# Material

════════

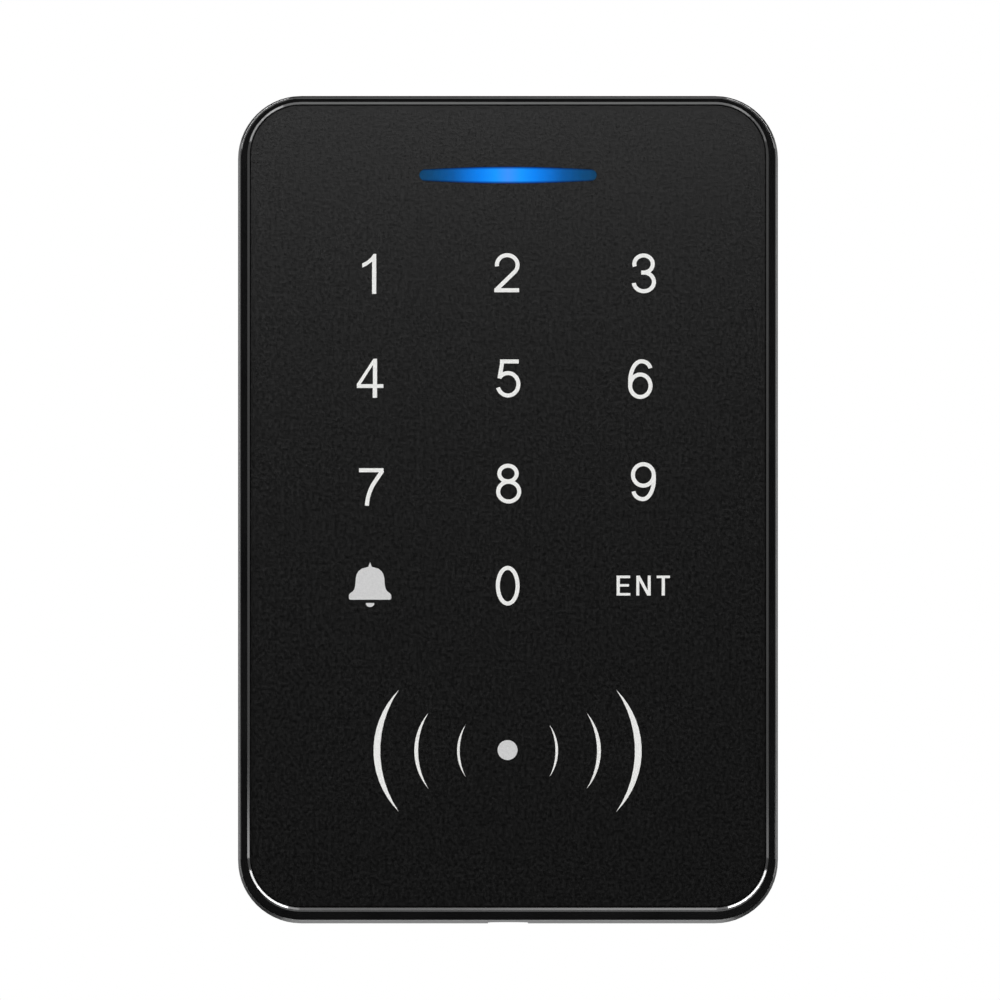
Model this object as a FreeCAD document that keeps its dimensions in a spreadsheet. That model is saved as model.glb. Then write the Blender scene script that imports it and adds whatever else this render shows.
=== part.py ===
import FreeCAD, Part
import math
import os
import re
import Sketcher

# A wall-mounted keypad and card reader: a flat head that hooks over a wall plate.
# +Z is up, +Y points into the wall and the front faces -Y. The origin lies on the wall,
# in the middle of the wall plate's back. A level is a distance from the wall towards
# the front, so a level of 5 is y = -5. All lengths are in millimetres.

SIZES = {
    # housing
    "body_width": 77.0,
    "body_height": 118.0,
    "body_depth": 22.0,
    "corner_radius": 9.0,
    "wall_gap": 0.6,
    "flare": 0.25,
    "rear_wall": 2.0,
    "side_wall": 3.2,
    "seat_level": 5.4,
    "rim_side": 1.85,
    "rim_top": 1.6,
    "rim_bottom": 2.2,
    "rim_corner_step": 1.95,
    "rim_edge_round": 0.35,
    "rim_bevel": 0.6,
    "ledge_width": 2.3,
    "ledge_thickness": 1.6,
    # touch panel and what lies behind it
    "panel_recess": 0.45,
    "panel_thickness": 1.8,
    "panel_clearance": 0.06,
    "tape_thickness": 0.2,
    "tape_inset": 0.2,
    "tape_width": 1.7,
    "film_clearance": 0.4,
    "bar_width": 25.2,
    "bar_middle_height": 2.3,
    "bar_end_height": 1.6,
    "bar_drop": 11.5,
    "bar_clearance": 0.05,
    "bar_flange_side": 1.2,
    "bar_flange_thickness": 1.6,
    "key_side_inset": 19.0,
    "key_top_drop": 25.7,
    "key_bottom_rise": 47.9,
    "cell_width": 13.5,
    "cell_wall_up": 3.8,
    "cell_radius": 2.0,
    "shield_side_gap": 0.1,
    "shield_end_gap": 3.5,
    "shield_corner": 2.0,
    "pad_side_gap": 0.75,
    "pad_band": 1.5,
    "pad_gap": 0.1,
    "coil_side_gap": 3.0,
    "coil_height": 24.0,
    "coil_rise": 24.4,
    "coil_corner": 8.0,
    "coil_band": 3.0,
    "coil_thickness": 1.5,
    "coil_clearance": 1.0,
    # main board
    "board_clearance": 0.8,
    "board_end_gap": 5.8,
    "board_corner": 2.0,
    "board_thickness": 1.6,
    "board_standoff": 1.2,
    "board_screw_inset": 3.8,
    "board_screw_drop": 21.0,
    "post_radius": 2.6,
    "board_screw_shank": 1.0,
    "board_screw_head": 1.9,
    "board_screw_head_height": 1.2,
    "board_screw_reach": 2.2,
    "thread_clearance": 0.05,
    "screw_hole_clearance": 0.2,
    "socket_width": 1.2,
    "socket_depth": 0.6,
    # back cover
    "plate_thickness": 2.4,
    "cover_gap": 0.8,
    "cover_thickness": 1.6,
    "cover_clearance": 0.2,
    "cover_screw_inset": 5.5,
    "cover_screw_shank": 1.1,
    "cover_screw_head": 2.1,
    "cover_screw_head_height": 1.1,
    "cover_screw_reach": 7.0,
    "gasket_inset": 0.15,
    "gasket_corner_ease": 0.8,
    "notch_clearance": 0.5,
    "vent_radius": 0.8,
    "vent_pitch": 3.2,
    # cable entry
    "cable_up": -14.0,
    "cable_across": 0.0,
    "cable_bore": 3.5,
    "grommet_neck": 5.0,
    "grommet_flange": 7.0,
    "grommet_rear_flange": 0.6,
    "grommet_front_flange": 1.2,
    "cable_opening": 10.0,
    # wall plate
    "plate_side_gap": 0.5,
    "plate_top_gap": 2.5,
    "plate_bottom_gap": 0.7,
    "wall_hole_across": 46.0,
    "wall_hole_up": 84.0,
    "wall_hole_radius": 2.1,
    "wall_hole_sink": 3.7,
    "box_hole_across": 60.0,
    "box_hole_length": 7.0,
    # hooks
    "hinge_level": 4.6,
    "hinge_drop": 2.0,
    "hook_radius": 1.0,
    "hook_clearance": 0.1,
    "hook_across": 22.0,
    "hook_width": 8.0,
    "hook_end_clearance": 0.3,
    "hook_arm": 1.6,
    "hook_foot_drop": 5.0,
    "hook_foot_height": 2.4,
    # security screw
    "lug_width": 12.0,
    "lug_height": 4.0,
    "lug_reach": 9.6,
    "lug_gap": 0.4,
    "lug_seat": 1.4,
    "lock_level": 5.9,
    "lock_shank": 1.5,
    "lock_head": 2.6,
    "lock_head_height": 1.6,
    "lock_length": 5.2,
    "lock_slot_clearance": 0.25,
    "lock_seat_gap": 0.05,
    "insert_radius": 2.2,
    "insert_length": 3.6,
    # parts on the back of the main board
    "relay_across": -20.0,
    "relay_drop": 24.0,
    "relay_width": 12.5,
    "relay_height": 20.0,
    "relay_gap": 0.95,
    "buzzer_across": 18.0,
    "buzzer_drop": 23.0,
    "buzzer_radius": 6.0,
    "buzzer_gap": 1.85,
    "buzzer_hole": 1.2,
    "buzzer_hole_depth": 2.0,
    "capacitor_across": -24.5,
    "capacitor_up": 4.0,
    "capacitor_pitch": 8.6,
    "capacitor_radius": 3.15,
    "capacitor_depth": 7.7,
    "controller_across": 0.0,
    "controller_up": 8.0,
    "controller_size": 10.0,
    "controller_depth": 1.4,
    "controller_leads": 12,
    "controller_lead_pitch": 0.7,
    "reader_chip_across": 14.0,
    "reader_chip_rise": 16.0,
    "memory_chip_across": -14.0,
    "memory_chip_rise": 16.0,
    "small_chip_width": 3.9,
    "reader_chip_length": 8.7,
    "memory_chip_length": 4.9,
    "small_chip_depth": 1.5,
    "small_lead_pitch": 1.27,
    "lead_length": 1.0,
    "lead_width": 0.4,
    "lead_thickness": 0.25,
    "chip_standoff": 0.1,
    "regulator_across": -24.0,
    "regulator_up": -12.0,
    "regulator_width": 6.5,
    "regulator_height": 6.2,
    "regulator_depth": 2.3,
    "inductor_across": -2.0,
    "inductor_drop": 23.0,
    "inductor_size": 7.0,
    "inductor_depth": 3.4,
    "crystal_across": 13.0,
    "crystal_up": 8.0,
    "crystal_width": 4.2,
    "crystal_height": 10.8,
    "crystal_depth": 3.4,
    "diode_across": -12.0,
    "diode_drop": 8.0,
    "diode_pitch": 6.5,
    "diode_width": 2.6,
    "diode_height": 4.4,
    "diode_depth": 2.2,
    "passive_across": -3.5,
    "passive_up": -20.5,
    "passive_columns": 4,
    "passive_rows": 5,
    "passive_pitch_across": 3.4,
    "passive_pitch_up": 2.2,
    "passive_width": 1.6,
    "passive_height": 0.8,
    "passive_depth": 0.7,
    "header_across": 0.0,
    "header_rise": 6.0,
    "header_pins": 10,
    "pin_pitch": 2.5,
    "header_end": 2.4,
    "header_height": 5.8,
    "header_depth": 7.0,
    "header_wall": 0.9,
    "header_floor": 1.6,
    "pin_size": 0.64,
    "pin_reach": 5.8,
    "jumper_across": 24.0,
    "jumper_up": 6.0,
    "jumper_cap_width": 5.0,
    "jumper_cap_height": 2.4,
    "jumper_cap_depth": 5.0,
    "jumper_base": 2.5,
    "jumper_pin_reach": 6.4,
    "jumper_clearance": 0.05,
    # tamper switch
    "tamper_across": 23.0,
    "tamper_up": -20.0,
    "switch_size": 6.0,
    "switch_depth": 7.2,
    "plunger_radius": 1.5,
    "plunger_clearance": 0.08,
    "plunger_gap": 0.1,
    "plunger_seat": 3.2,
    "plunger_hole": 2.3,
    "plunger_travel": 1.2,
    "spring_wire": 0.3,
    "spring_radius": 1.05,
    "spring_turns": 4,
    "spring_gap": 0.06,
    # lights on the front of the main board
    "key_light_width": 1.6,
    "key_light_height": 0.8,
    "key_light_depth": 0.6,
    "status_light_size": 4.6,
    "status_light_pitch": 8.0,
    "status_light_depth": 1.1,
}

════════

# What you should do
Exactly as they appear, please write out the lines from the opening of the listing above down to the line containing "import Sketcher", with both end lines included.

# The output
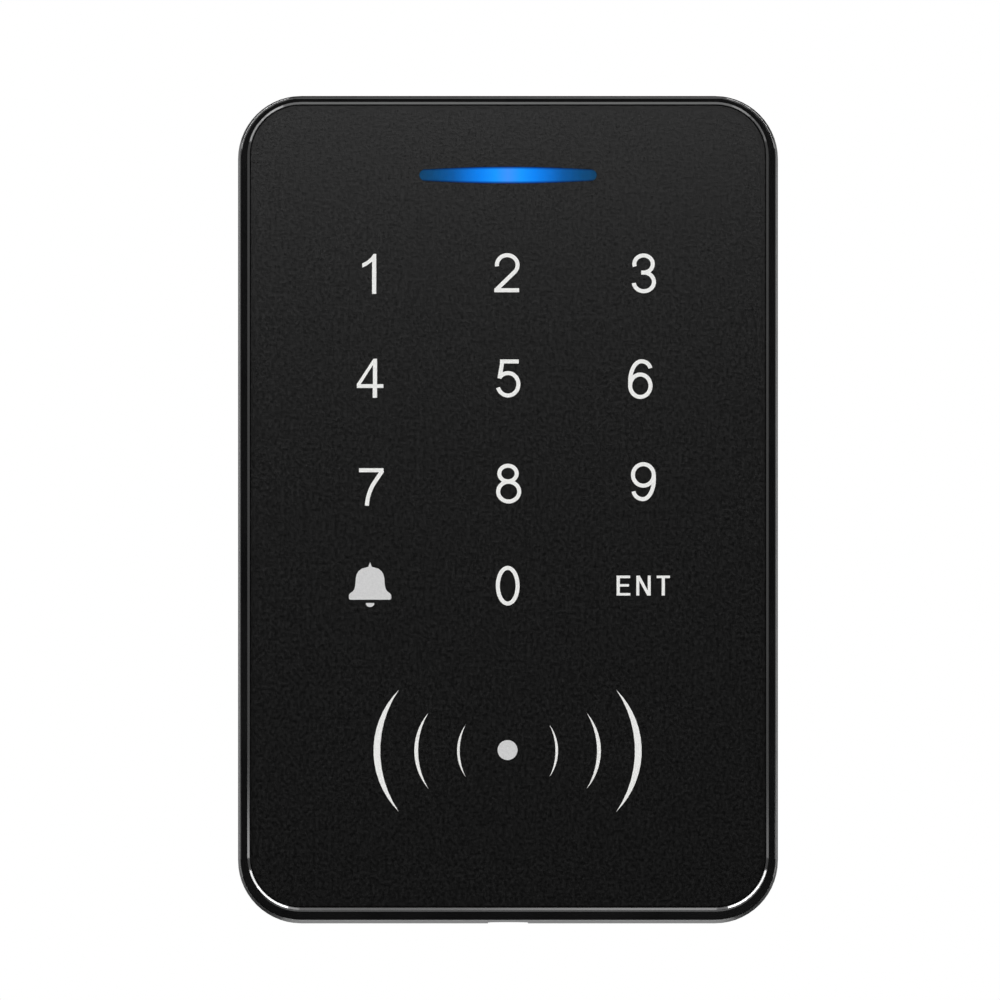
Model this object as a FreeCAD document that keeps its dimensions in a spreadsheet. That model is saved as model.glb. Then write the Blender scene script that imports it and adds whatever else this render shows.
=== part.py ===
import FreeCAD, Part
import math
import os
import re
import Sketcher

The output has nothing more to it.